Begin Supplied material

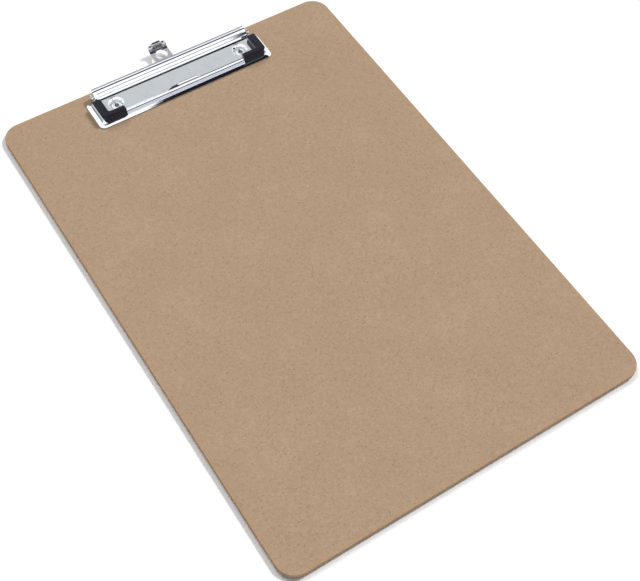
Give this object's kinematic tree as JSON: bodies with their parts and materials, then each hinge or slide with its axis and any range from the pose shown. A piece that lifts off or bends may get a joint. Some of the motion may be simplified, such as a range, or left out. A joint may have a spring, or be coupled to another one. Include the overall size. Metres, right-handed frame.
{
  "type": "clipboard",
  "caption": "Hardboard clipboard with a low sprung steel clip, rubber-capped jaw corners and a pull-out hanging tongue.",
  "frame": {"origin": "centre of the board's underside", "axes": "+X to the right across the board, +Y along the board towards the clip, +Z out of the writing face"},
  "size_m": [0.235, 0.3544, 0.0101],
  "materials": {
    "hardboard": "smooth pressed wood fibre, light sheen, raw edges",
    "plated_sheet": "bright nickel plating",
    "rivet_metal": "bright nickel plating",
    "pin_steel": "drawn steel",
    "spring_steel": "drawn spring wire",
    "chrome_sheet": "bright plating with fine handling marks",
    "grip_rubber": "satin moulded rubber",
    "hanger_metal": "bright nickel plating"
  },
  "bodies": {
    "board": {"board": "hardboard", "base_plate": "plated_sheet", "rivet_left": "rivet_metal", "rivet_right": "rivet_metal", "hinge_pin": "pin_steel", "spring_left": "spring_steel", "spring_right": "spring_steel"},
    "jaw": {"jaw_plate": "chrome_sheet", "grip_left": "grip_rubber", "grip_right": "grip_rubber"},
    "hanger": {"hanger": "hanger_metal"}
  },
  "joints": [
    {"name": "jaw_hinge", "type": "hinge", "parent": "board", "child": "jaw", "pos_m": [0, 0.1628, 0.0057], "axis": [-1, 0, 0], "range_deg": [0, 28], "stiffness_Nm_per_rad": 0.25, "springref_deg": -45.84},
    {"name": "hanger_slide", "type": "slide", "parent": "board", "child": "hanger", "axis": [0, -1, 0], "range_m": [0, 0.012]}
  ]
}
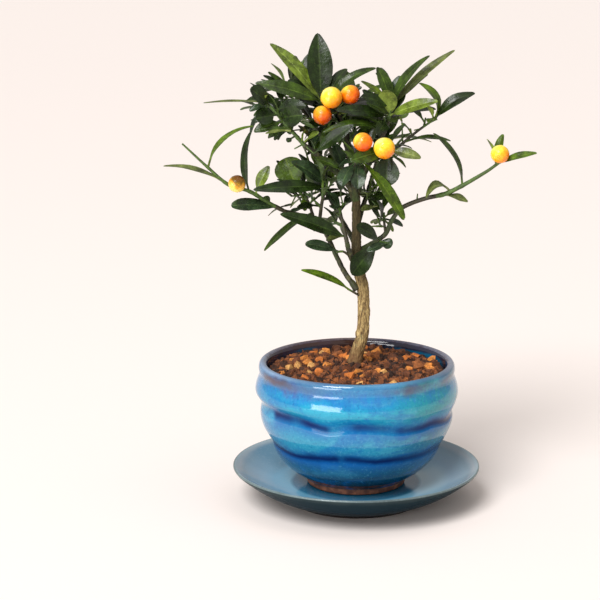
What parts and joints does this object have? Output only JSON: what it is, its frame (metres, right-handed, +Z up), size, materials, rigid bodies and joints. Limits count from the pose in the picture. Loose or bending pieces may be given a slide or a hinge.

End Supplied material

• [Short exercise]:
Extract all of the data shown above and repeat it verbatim.

• [Full solution]:
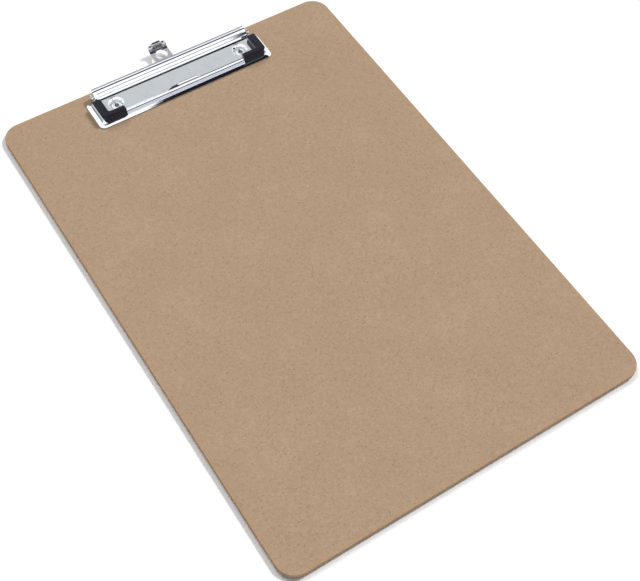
Give this object's kinematic tree as JSON: bodies with their parts and materials, then each hinge or slide with its axis and any range from the pose shown. A piece that lifts off or bends may get a joint. Some of the motion may be simplified, such as a range, or left out. A joint may have a spring, or be coupled to another one. Include the overall size. Metres, right-handed frame.
{
  "type": "clipboard",
  "caption": "Hardboard clipboard with a low sprung steel clip, rubber-capped jaw corners and a pull-out hanging tongue.",
  "frame": {"origin": "centre of the board's underside", "axes": "+X to the right across the board, +Y along the board towards the clip, +Z out of the writing face"},
  "size_m": [0.235, 0.3544, 0.0101],
  "materials": {
    "hardboard": "smooth pressed wood fibre, light sheen, raw edges",
    "plated_sheet": "bright nickel plating",
    "rivet_metal": "bright nickel plating",
    "pin_steel": "drawn steel",
    "spring_steel": "drawn spring wire",
    "chrome_sheet": "bright plating with fine handling marks",
    "grip_rubber": "satin moulded rubber",
    "hanger_metal": "bright nickel plating"
  },
  "bodies": {
    "board": {"board": "hardboard", "base_plate": "plated_sheet", "rivet_left": "rivet_metal", "rivet_right": "rivet_metal", "hinge_pin": "pin_steel", "spring_left": "spring_steel", "spring_right": "spring_steel"},
    "jaw": {"jaw_plate": "chrome_sheet", "grip_left": "grip_rubber", "grip_right": "grip_rubber"},
    "hanger": {"hanger": "hanger_metal"}
  },
  "joints": [
    {"name": "jaw_hinge", "type": "hinge", "parent": "board", "child": "jaw", "pos_m": [0, 0.1628, 0.0057], "axis": [-1, 0, 0], "range_deg": [0, 28], "stiffness_Nm_per_rad": 0.25, "springref_deg": -45.84},
    {"name": "hanger_slide", "type": "slide", "parent": "board", "child": "hanger", "axis": [0, -1, 0], "range_m": [0, 0.012]}
  ]
}
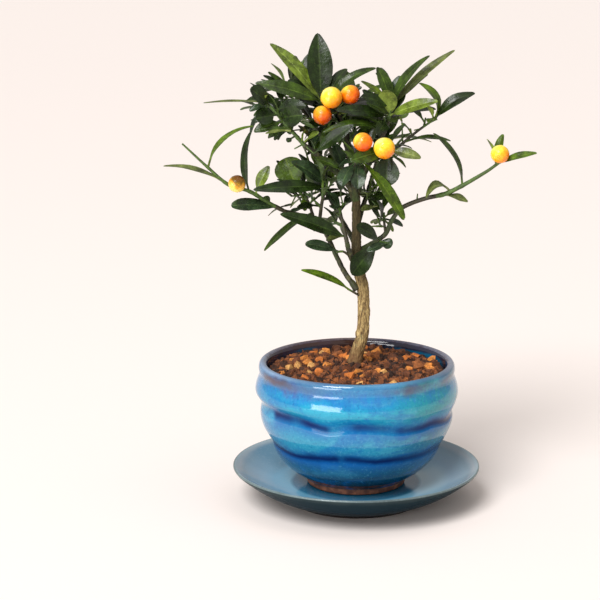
What parts and joints does this object have? Output only JSON: what it is, its frame (metres, right-handed, +Z up), size, materials, rigid bodies and joints. Limits count from the pose in the picture. Loose or bending pieces may be given a slide or a hinge.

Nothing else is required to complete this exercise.